Our experiences in life, whatever they are, can be of use to us if we are willing to turn to God in true repentance and faith. To the person who is willing to do this the ability to learn from Sister Wisdom is granted. Then our experiences, even the most traumatic and painful affliction, can become invaluable sources of instruction for our souls.
The truth of that is the basis for Paul’s confidently assertion: “We can rejoice, too, when we run into problems and trials, for we know that they help us develop endurance. And endurance develops strength of character, and character strengthens our confident hope of salvation. And this hope will not lead to disappointment. For we know how dearly God loves us, because he has given us the Holy Spirit to fill our hearts with love.” (Romans 5:3-5)
Read that statement carefully! Is not this the path which Sister Wisdom instructs us to take? For to engage one’s will, to apply the powers of the mind to listen to the truth and to seek to obey God according to the knowledge one is granted is the path of wisdom.

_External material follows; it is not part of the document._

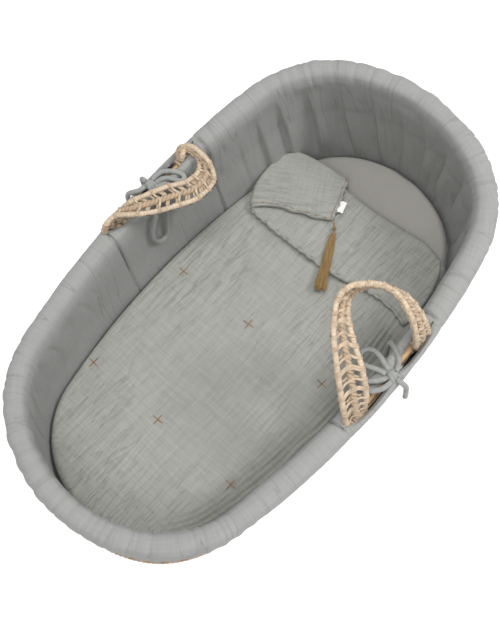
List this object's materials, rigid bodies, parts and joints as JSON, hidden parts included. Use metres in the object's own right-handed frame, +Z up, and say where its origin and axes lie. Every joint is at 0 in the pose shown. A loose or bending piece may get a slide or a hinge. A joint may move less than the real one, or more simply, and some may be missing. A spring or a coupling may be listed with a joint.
{
  "type": "moses basket",
  "caption": "Oval woven baby basket with two folding plaited handles, padded fabric liner, mattress and folded quilt.",
  "frame": {"origin": "middle of the basket's underside, on the surface it stands on", "axes": "+X towards the head end, +Y towards the sleeper's left, +Z up"},
  "size_m": [0.8404, 0.537, 0.3705],
  "materials": {
    "palm_weave": "open woven palm leaf, matt",
    "rim_cane": "straw-wrapped cane, satin",
    "handle_straw": "crocheted straw, matt",
    "liner_muslin": "grey-green cotton muslin over wadding",
    "wadding": "polyester wadding",
    "tie_fabric": "narrow tubes of the liner muslin",
    "foam": "open-cell foam, modelled as fabric",
    "sheet_jersey": "smooth fitted cotton sheet",
    "quilt_muslin": "crinkled double muslin",
    "ochre_thread": "ochre embroidery cotton",
    "label_tape": "plain woven tape, blank"
  },
  "bodies": {
    "basket": {"base_mat": "palm_weave", "base_border": "palm_weave", "wall_foot": "palm_weave", "wall_head": "palm_weave", "wall_left": "palm_weave", "wall_right": "palm_weave", "rim_hoop": "rim_cane", "rim_cane_left": "rim_cane", "rim_cane_right": "rim_cane", "liner_foot": "liner_muslin", "liner_head": "liner_muslin", "liner_left": "liner_muslin", "liner_right": "liner_muslin", "wadding_foot": "wadding", "wadding_head": "wadding", "wadding_left": "wadding", "wadding_right": "wadding", "liner_hem": "liner_muslin", "tie_left_knot": "tie_fabric", "tie_right_knot": "tie_fabric", "tie_left_loop_low": "tie_fabric", "tie_left_loop_high": "tie_fabric", "tie_left_tail_foot": "tie_fabric", "tie_left_tail_head": "tie_fabric", "tie_right_loop_high": "tie_fabric", "tie_right_loop_low": "tie_fabric", "tie_right_tail_out": "tie_fabric", "tie_right_tail_in": "tie_fabric"},
    "handle_left": {"handle_left_foot_sleeve": "handle_straw", "handle_left_head_sleeve": "handle_straw", "handle_left_outer_rope": "handle_straw", "handle_left_centre_rope": "handle_straw", "handle_left_inner_rope": "handle_straw", "handle_left_cross_strands": "handle_straw"},
    "handle_right": {"handle_right_foot_sleeve": "handle_straw", "handle_right_head_sleeve": "handle_straw", "handle_right_outer_rope": "handle_straw", "handle_right_centre_rope": "handle_straw", "handle_right_inner_rope": "handle_straw", "handle_right_cross_strands": "handle_straw"},
    "mattress": {"mattress_core": "foam", "mattress_sheet": "sheet_jersey"},
    "quilt": {"quilt_panel": "quilt_muslin", "quilt_turndown": "quilt_muslin", "quilt_corner_flap": "quilt_muslin", "quilt_cross_stitches": "ochre_thread", "quilt_label": "label_tape"},
    "tassel": {"tassel_cord": "ochre_thread", "tassel_knot": "ochre_thread", "tassel_skirt": "ochre_thread"}
  },
  "joints": [
    {"name": "handle_left_swing", "type": "hinge", "parent": "basket", "child": "handle_left", "pos_m": [0.035, 0.2345, 0.20655], "axis": [-0.9944, 0.0116, -0.1048], "range_deg": [-6, 100]},
    {"name": "handle_right_swing", "type": "hinge", "parent": "basket", "child": "handle_right", "pos_m": [0.035, -0.2345, 0.20655], "axis": [0.9944, 0.0116, 0.1048], "range_deg": [-18, 78]},
    {"name": "mattress_lift", "type": "slide", "parent": "basket", "child": "mattress", "axis": [0, 0, 1], "range_m": [0, 0.05]},
    {"name": "quilt_lift", "type": "slide", "parent": "mattress", "child": "quilt", "axis": [0, 0, 1], "range_m": [0, 0.04]},
    {"name": "tassel_swing", "type": "hinge", "parent": "quilt", "child": "tassel", "pos_m": [0.227, 0.0245, 0.0733], "axis": [0, 0, 1], "range_deg": [-30, 45]}
  ]
}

And the mark of the person ardently seeking to learn to be wise is that he or she does not run from difficulties in life. Rather, he or she perceives them as means to be spiritually enlightened, for God the Spirit to reform the inner character and to receive assurance of God’s absolute faithfulness to his promises in the Lord Jesus Christ.
May God grant us repentance so we can be instructed in his ways. May he raise up in this time those who are willing to endure hardship as the Lord’s discipline (see Hebrews 12:1-12) and thus be fully equipped to engage in spiritual warfare in the Kingdom (Ephesians 6:10-20).